Quoi qu’il en soit la randonnée à vélo ne s’improvise pas ou, du moins, mieux vaut préparer son itinéraire avant le départ et s’être soucié de son hébergement. Mieux vaut aussi commencer petit pour se faire la main et tester le matériel sur des distances moyennes avant de se lancer dans une longue aventure.
« En cyclotourisme, on roule à 15 km/h en moyenne, explique Jean-François Gire. On conseille de faire 50 km/jour et cela 6 jours sur 7, en faisant une pause les journées de pluie. »
Un itinéraire ficelé, le bivouac et du bon matos
Pour ceux qui préfèrent un parcours clés en main, il existe différentes possibilités : les associations Cyclo-Camping International et AF3V proposent des week-ends ou des semaines de randonnées à vélo avec ou sans camping pour des sommes modiques.

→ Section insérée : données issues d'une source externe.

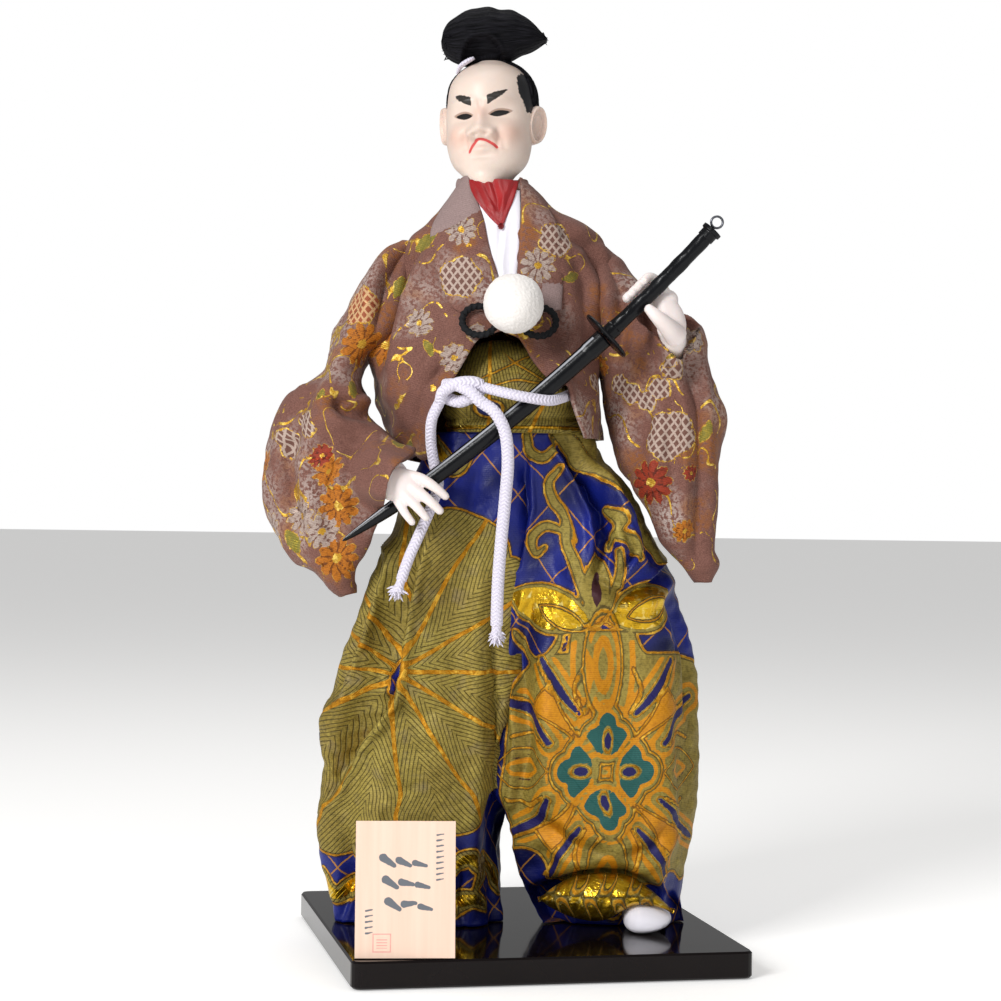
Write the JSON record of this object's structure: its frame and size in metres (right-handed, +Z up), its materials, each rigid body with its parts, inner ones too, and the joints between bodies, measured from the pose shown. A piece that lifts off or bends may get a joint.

Les voyagistes spécialisés France Vélo Tourisme, Le Vélo Voyageur, Randovelo ou Safrantours organisent des circuits bien ficelés avec transport de bagages possibles pour des montants plus coquets.
Côté logement, « le camping sauvage, le bivouac font partie de nos meilleurs souvenirs », note Jean-François Gire. « Dormir à la belle étoile, le nez à l’air, c’est magique », se souvient quant à elle Evelyne, la soixantaine, qui a dormi sur la Dune du Pyla sous la voûte étoilée après un périple à vélo.
« Quand on arrive le soir bien fatigués, le camping municipal à 10 € la nuit fait parfaitement l’affaire », raconte Jérôme, trentenaire qui a réalisé un Nantes-La Rochelle avec sa compagne à l’été 2016 et est venu témoigner à la soirée de Cycles & Manivelles.
« Gare au cyclotourisme business », met en garde Eric Leroy qui a constaté que, dans certains campings situés sur le parcours de la Vélodyssée, la nuitée peut atteindre les 25€ contre 10 habituellement.
Côté équipement, « un vélo en bon état, refait à neuf, avec de bons pneus, des lumières et des freins efficaces, évite pas mal de soucis », souligne Jean-François Gire, qui recommande aussi de savoir réparer une petite crevaison. L’expert conseille aussi de partir avec une chambre à air et une petite trousse de réparation – on trouve dans les boutiques de cycles des kits relativement complets avec pompe, rustines, clés, leviers, graisse… –, en plus d’investir dans de bonnes sacoches imperméables sans oublier des cartes et éventuellement un GPS pour ne pas se perdre.
L’association AF3V a conçu, avec l’Institut national de l’information géographique et forestière (IGN), une appli avec carte interactive décrivant les pistes et voies vertes empruntées, donnant des témignages, des renseignements pratiques (gares, offices du tourisme…) et montrant des photos prises par les 20 000 personnes membres de l’association. « C’est le guide du routard ! » s’enthousiasme Francis Mons.
A prévoir aussi : une tenue ad hoc avec de bons cuissards longs ou courts en fonction de la météo et un poncho imperméable en cas de pluie.
Vous voilà paré pour de belles aventures de tourisme en roues libres ! Et beaucoup de plaisir :
« On a un autre rapport au temps et on éprouve un grand sentiment de liberté », savoure encore Jérôme qui souhaite repartir à vélo avec sa compagne en 2018. Avec un sourire en coin, Jean-François Gire prévient : « Le seul danger : le vélo, c’est addictif ! »
A la Maison du vélo de Bègles
Avant de se mettre en selle, un petit check up de sa bicyclette est vivement recommandé. A la Maison du vélo et des mobilités de Bègles, l’association à but non lucratif « Cycles & manivelles » propose des ateliers gratuits (il ne vous en coûtera que le prix d’une adhésion soit 10 à 20€) d’initiation et de perfectionnement à la mécanique. Il suffit de venir avec son vélo et on peut profiter des outils et des conseils avisés de passionnés pour faire sa révision ou sa réparation.
L’association renseigne aussi sur les itinéraires, la sécurité, les aspects pratiques (notamment l’intermodalité vélo-train…), les voyages à vélo et met à la disposition de ses adhérents des cartes cyclables, brochures et revues. On peut aussi y emprunter des vélos utilitaires et atypiques (biporteurs, triporteurs, vélos pliants, tandems…) et des remorques.
« On essaie de rendre les gens le plus autonomes possibles dans leur pratique du vélo, qu’ils deviennent “vélonomes” », résume Olivier Louchard, coordinateur de l’association.
Cycles & manivelles, qui adhère à l’Heureux Cyclage, le réseau national des ateliers vélos participatifs, récupère aussi les vélos destinés à la déchèterie pour leur donner une seconde vie ou les valoriser en pièces détachées.